** start of SUPPLIED INFORMATION **
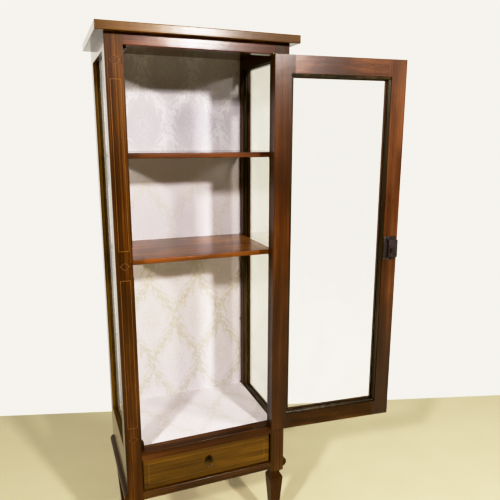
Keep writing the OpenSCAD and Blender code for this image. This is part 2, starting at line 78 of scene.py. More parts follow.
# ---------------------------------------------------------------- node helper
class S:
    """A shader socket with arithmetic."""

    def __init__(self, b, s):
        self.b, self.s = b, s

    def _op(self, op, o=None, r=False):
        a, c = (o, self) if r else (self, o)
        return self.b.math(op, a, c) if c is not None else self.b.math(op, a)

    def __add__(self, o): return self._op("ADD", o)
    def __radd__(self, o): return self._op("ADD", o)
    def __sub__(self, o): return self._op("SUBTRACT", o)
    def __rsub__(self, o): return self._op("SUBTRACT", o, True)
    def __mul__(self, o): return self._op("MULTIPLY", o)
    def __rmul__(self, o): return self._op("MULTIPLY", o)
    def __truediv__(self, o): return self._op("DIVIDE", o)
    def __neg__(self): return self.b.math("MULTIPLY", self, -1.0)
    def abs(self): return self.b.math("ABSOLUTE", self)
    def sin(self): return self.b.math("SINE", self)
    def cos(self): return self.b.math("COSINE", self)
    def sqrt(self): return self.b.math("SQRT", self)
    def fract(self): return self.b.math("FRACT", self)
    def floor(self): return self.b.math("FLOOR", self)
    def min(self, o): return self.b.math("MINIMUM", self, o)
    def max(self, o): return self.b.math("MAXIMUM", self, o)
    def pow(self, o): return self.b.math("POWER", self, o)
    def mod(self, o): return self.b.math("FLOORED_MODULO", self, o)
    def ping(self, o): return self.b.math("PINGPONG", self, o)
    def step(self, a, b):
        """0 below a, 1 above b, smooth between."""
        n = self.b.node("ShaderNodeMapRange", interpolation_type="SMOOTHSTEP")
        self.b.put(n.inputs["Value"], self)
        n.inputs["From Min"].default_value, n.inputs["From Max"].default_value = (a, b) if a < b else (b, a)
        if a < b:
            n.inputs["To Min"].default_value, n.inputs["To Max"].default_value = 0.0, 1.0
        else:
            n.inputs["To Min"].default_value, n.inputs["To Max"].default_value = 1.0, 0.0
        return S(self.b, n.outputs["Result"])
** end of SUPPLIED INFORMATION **
▶ [PROBLEM DESCRIPTION]: Beginning at the top of the data, extract each line through the line containing "return self.b.math(op, a, c)" and return those lines exactly, with nothing added.

▶ [TASK SOLUTION]:
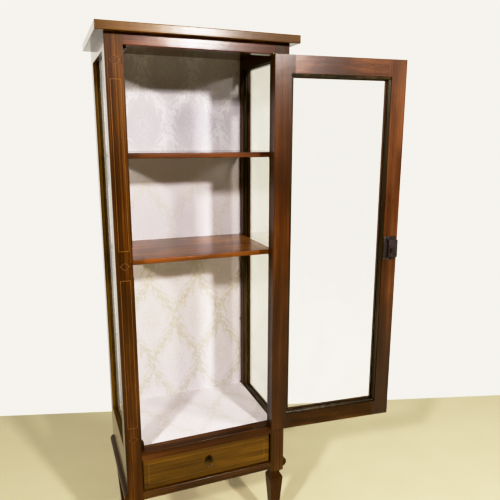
Keep writing the OpenSCAD and Blender code for this image. This is part 2, starting at line 78 of scene.py. More parts follow.
# ---------------------------------------------------------------- node helper
class S:
    """A shader socket with arithmetic."""

    def __init__(self, b, s):
        self.b, self.s = b, s

    def _op(self, op, o=None, r=False):
        a, c = (o, self) if r else (self, o)
        return self.b.math(op, a, c) if c is not None else self.b.math(op, a)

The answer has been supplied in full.